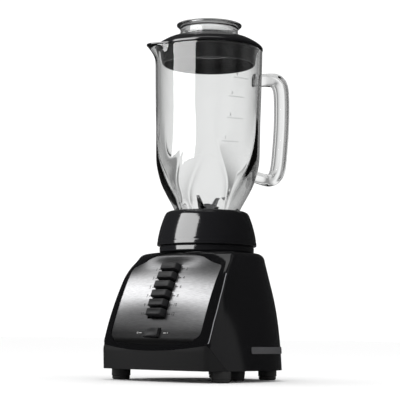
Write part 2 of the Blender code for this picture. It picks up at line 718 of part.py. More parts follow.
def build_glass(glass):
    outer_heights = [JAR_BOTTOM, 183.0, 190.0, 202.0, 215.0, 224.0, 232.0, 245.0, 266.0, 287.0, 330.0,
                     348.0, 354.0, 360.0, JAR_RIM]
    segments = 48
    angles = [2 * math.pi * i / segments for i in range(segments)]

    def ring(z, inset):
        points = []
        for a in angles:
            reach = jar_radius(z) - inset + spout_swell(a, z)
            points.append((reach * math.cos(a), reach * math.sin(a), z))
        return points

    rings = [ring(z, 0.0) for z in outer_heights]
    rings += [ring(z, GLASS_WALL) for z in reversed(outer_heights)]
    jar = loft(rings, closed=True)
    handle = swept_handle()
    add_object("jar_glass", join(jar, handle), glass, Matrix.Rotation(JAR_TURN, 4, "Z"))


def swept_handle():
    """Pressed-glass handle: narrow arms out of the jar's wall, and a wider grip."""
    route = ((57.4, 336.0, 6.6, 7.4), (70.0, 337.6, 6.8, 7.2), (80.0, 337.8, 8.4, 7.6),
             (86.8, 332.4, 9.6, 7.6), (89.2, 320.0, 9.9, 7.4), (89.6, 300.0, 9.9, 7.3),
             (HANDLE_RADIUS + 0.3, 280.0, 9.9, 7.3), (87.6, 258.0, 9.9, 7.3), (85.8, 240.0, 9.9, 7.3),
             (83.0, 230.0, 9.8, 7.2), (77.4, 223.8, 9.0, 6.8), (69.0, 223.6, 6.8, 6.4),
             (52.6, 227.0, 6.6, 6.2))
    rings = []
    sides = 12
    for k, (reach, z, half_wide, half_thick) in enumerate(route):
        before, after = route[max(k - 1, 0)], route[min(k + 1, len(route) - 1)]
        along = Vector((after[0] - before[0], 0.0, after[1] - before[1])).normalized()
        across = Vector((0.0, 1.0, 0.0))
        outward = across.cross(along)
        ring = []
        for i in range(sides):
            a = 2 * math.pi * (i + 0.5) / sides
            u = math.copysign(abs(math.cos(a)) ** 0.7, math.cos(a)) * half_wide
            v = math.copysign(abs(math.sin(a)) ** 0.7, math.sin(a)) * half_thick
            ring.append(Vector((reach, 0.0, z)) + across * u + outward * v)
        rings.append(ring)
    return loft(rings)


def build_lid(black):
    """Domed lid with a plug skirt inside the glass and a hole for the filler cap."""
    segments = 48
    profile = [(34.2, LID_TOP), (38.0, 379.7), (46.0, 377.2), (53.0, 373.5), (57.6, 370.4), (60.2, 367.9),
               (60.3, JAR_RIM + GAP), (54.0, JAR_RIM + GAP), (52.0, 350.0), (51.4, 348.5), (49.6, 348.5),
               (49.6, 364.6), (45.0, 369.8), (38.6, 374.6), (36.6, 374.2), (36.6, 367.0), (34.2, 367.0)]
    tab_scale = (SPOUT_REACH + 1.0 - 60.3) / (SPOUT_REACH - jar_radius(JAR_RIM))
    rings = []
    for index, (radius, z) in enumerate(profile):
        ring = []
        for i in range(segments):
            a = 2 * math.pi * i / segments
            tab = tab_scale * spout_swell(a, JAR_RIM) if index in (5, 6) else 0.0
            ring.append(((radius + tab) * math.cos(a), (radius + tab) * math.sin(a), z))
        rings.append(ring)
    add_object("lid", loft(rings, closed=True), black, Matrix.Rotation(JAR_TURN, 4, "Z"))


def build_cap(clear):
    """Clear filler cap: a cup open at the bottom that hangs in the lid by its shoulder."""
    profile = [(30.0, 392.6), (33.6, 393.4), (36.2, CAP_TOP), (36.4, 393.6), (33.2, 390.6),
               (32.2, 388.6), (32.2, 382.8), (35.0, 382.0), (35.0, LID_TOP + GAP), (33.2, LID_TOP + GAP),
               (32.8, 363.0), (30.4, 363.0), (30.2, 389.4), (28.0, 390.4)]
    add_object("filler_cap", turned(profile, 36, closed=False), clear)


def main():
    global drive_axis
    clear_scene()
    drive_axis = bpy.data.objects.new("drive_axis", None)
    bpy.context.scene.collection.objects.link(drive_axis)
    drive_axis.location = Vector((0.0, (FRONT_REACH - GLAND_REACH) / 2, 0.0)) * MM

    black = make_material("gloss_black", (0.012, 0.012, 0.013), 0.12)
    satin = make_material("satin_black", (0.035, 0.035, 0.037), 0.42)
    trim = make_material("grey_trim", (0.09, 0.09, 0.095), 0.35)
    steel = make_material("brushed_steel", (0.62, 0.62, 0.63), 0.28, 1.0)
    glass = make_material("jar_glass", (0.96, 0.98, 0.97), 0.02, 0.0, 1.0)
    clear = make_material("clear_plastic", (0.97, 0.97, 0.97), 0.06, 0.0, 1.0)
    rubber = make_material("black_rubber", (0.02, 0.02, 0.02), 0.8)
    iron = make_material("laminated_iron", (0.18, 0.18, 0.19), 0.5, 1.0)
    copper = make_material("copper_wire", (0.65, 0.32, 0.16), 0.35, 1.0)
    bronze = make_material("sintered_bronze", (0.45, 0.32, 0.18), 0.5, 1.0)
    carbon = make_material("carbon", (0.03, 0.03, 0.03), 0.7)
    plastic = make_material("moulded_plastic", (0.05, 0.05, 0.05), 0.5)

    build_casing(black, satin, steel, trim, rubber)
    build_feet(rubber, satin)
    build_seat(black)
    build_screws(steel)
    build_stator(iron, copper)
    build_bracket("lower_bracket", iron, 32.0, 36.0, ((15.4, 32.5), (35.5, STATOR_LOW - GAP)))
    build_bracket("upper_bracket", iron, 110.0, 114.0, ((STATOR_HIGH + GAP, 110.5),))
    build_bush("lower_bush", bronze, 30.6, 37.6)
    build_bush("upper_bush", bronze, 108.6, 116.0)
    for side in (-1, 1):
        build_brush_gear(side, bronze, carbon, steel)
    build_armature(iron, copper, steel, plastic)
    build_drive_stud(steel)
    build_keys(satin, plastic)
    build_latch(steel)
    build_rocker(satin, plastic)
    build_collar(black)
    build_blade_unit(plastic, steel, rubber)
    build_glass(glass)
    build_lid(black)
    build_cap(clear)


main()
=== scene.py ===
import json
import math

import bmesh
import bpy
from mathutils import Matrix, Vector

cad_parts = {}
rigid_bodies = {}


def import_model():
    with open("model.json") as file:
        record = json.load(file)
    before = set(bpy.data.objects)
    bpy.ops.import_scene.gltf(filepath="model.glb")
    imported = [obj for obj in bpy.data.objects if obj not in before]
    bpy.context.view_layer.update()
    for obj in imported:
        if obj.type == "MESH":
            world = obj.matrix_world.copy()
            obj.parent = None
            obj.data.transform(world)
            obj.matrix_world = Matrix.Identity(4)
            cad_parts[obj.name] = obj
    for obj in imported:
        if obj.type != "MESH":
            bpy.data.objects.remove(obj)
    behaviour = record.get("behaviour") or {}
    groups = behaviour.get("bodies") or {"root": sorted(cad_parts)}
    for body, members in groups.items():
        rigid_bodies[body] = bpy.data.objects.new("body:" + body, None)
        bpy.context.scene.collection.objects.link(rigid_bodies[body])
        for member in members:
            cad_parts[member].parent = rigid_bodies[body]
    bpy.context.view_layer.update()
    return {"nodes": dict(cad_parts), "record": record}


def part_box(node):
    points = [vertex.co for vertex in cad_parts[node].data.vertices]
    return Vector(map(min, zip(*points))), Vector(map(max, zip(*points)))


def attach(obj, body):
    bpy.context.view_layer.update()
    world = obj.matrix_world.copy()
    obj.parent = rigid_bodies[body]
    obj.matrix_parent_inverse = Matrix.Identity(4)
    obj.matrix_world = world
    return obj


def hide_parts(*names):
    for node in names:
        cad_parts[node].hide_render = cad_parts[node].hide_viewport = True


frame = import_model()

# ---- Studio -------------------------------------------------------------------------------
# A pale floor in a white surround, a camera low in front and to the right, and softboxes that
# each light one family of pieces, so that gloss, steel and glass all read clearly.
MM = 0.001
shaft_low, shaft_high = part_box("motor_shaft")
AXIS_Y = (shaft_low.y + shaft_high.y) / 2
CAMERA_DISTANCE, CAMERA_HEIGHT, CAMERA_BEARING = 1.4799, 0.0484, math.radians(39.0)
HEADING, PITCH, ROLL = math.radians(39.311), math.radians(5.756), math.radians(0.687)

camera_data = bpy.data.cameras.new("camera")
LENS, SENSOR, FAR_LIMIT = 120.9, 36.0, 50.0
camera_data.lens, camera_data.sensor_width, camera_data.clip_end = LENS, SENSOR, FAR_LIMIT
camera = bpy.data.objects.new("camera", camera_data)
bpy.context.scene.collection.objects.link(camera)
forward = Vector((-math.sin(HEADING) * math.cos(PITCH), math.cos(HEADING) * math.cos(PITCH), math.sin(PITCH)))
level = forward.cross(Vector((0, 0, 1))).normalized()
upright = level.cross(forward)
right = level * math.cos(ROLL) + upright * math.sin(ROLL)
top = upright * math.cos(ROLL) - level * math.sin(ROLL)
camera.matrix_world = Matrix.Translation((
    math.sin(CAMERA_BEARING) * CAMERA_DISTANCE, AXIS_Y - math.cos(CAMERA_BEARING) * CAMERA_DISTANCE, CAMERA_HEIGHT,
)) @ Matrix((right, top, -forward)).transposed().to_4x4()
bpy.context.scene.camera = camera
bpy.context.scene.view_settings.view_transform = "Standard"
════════
Repeat exactly the lines from the one containing "build_casing(black, satin, steel, trim, rubber)" to the one containing "cad_parts[obj.name] = obj", both lines included, and nothing else.

    build_casing(black, satin, steel, trim, rubber)
    build_feet(rubber, satin)
    build_seat(black)
    build_screws(steel)
    build_stator(iron, copper)
    build_bracket("lower_bracket", iron, 32.0, 36.0, ((15.4, 32.5), (35.5, STATOR_LOW - GAP)))
    build_bracket("upper_bracket", iron, 110.0, 114.0, ((STATOR_HIGH + GAP, 110.5),))
    build_bush("lower_bush", bronze, 30.6, 37.6)
    build_bush("upper_bush", bronze, 108.6, 116.0)
    for side in (-1, 1):
        build_brush_gear(side, bronze, carbon, steel)
    build_armature(iron, copper, steel, plastic)
    build_drive_stud(steel)
    build_keys(satin, plastic)
    build_latch(steel)
    build_rocker(satin, plastic)
    build_collar(black)
    build_blade_unit(plastic, steel, rubber)
    build_glass(glass)
    build_lid(black)
    build_cap(clear)


main()
=== scene.py ===
import json
import math

import bmesh
import bpy
from mathutils import Matrix, Vector

cad_parts = {}
rigid_bodies = {}


def import_model():
    with open("model.json") as file:
        record = json.load(file)
    before = set(bpy.data.objects)
    bpy.ops.import_scene.gltf(filepath="model.glb")
    imported = [obj for obj in bpy.data.objects if obj not in before]
    bpy.context.view_layer.update()
    for obj in imported:
        if obj.type == "MESH":
            world = obj.matrix_world.copy()
            obj.parent = None
            obj.data.transform(world)
            obj.matrix_world = Matrix.Identity(4)
            cad_parts[obj.name] = obj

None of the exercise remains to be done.